Now and again we get angry eruptions. Recent single ‘Strashno’ (Dreadful) is a hip-shaking pop march – over a blurting beat and a guitar swan dive – feels it’s summoning up the spirit of New Beat for one last dance. The title track contains some rabid howling and ‘Polomalo’ (Broken) intermittently threatens to break free of the shackles but then contents itself to follow the narrative set out for it by singer Nikolai Komyagin, who seems to relish the role of being Hamlet in Castle Shortparis.

High camp and dark despair are favoured weapons in Shortparis’s war. The ridiculous interplay with falsetto warblings and a mental guitar break on ‘Otvechaj Za Slova’ (Stand By Your Words) makes it as arch a song as you could ever wish to hear. As well as being a very creepy one. The song feels like the soundtrack to some nightmare where you can’t find your shoes. The very robotic end (with some superb cod-theatrics from Komyagin) certainly adds to this oneiric quality, your limbs frozen as you dream and sweat your way out.

The nightmarish aspect often appears in the melody lines, which often feel as if they are deliberate pastiches of traditional Russian dances. At times this reviewer wondered if the band were taking snippets from the likes of Tchaikovsky and Shostakovitch, for the sole purpose of throwing them into the Shortparis fire pit and watching them melt. The misshapen gobbets then being polished and caressed into a new world where everything is not as it seems.

Take the glossy frantix found on ‘Nozhevoy’ (Knifelike), possibly the record’s high spot. A glorious conceit, this cut is a brilliant twenty-first century take on 80’s goth pop that is equally idiotic and superb, like a cavalry charge. We’ve heard it all before, in terms of styling and conception, but have we ever heard “it” quite like this? Imagine Pete Burns went deadly serious on you. Imagine he released a nightmare, drugged version of ‘You Spin Me Round (Like a Record)’, (the Prokofiev remix); the song’s mirror image writhing in agony, slowly revolving above the flames in an imaginary 1980s hell. ‘Zhizn’ Za Tsarya’ (A Life for the Tsar) follows directly along the same path, the accordion part somehow launching this strange sonic vessel into the Styx, fishing for the souls of the Wild Boys or the Kitchen Persons in the Stygian gloom. Last track ‘Tol’ko Khuzhe Stalo’ (Things Only Got Worse), which could soundtrack a drug fuelled midnight race round some godforsaken motorway, threatens to turn into ‘This Fear of Gods’ before somehow ending with a crash, like Lieutenant Kizhe’s sleigh ride.

To end on a curious note. If this record reminded me of anything, it was a quote by the luckless Constructivist artist Gustav Klucis when talking about the propagandist value of photography. “This precision and documentariness invests the photograph with a power of effect […] that could never be achieved with a graphic representation.” In other words, Klucis wanted to create a type of image that transports a particular truth, for a desired effect.
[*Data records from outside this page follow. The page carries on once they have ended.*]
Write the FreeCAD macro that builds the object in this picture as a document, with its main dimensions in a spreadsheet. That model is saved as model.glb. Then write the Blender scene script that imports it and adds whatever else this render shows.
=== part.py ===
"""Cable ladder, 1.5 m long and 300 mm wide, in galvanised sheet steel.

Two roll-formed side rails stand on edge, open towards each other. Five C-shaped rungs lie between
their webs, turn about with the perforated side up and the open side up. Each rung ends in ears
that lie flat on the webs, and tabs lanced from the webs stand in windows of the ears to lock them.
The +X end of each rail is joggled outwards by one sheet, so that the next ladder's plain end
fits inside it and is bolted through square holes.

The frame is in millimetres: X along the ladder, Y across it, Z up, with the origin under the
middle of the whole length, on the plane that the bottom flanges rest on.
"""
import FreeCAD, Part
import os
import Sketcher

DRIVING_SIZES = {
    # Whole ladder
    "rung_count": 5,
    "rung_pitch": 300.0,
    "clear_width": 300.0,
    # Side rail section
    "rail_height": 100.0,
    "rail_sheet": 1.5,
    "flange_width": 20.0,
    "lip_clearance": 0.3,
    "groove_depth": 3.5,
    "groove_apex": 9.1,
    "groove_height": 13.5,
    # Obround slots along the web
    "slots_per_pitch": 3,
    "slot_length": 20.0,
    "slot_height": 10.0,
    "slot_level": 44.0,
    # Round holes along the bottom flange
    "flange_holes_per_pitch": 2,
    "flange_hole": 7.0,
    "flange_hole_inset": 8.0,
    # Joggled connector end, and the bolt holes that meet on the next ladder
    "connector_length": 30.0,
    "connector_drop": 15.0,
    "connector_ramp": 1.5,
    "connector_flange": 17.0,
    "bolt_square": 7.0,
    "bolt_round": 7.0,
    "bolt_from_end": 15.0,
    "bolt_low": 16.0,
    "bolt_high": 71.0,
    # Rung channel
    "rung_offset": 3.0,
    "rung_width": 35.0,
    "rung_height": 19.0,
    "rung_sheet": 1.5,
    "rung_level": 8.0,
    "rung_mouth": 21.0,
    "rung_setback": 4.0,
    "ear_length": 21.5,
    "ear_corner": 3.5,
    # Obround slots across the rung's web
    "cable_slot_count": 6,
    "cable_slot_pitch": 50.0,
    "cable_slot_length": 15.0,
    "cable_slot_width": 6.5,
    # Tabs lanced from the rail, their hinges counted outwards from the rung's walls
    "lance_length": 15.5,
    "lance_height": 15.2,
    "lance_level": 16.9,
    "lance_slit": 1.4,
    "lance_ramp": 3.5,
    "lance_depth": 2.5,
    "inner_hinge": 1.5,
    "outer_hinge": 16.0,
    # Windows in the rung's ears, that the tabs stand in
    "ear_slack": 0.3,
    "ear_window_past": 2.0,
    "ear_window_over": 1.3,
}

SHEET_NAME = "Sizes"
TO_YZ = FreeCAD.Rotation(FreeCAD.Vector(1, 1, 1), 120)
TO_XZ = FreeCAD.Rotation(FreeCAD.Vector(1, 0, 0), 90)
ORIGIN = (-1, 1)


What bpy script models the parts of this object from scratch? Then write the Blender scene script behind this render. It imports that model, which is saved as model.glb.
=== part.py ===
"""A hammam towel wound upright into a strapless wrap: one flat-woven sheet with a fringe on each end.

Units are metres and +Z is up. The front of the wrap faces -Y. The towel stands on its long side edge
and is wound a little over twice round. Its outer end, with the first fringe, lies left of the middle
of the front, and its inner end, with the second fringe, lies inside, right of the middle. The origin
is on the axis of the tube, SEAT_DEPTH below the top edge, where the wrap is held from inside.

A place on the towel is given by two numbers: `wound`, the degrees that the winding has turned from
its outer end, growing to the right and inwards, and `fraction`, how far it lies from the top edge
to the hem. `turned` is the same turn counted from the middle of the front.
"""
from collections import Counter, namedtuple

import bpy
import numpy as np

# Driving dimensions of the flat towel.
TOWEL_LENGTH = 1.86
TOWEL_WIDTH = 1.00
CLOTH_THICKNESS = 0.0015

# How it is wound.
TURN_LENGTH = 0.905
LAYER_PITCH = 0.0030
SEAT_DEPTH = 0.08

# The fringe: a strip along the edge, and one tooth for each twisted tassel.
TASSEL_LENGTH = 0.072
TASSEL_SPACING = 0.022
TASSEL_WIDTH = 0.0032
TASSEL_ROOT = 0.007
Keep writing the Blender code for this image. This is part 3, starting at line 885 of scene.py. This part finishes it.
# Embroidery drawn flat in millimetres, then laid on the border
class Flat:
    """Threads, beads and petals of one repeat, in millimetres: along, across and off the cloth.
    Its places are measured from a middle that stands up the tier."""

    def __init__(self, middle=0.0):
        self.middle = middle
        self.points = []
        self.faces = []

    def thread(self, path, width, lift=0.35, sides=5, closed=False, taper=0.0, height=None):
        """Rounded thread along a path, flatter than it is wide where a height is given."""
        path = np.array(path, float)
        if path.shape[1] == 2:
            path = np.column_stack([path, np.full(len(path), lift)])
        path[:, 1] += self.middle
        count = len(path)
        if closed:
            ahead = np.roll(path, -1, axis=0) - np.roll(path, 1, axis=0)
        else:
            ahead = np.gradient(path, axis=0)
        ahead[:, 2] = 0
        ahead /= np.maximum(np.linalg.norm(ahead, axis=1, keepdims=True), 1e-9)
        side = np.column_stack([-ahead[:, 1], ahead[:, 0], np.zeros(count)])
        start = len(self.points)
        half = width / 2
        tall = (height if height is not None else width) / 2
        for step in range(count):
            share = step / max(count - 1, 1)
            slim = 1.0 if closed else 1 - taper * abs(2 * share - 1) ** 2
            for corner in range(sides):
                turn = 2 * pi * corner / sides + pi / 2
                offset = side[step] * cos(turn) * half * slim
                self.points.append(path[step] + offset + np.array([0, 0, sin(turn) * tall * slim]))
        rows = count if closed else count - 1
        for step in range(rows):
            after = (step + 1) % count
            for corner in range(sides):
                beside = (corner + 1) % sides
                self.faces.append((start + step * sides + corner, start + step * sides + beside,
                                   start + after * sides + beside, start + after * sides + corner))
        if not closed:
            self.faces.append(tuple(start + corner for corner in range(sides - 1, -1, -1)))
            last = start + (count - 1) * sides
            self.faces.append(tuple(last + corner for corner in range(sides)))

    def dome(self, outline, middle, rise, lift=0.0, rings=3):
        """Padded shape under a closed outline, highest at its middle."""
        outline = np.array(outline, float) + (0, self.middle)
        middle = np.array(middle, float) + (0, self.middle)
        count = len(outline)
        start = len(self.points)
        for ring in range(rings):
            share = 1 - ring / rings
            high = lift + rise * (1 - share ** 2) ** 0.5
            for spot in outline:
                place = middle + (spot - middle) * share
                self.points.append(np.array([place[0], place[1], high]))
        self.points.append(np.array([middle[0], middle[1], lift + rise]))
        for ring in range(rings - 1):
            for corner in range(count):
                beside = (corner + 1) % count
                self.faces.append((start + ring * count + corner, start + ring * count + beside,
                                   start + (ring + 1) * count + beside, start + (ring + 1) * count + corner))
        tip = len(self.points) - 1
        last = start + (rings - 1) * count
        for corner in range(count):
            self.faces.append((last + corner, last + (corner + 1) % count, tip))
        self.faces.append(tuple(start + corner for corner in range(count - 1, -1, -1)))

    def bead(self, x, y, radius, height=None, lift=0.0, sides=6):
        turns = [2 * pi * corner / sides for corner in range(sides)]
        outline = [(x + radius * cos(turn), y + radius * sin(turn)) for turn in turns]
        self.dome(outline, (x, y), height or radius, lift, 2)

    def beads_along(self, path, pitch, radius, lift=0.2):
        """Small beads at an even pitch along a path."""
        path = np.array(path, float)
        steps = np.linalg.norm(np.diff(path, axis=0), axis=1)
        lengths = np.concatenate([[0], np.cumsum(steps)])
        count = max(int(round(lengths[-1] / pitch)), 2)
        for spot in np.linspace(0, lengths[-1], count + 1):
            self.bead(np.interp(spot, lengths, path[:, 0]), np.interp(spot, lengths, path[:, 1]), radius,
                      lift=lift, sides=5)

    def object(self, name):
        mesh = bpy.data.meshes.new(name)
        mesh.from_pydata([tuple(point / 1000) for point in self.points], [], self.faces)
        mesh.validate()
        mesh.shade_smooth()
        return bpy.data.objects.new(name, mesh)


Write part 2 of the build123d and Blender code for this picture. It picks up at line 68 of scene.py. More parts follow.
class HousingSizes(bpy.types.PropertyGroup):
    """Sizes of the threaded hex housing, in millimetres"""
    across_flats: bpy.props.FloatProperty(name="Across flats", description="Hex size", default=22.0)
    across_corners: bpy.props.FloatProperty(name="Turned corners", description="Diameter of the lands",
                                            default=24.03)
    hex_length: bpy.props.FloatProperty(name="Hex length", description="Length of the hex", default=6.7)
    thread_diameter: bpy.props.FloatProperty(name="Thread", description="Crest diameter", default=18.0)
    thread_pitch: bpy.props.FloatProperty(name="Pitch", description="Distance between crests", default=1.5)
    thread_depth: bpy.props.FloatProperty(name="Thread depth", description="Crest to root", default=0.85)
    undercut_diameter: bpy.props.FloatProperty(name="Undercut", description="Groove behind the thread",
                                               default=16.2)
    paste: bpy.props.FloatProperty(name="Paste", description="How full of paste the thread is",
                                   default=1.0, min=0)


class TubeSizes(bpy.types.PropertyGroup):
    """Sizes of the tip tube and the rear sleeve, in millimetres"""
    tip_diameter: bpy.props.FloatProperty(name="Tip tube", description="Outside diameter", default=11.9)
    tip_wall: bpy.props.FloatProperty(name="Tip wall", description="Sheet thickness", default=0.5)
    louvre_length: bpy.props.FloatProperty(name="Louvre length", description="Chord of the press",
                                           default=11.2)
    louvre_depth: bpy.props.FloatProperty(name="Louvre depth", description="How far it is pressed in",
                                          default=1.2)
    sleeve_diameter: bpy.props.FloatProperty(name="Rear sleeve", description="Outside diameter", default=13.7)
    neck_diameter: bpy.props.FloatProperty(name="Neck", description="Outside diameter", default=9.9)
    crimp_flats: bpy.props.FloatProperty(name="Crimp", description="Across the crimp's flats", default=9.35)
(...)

It’s my notion that Shortparis have melted down, recast and refined their type of music to dazzle and to dominate. The band says that the record “is structured as a progression from glossy forms to protest only illusorily possible within pop culture”. Appropriately this glorious music both engages all of your senses and somehow manages to glide past the listener like a huge black limousine with shaded windows. Engagement is not demanded outside of bearing witness to a sonic world that could immerse or reject. In fact the whole listening experience is very reminiscent of the gleaming, utterly emotionless smile given by the glamorous representative at the Embassy when you get your Russian visa stamped; after days of waiting and no communication, and with a couple of hours to dash from the offices to catch your plane. “Welcome to Russia! We hope you have a very pleasant stay.”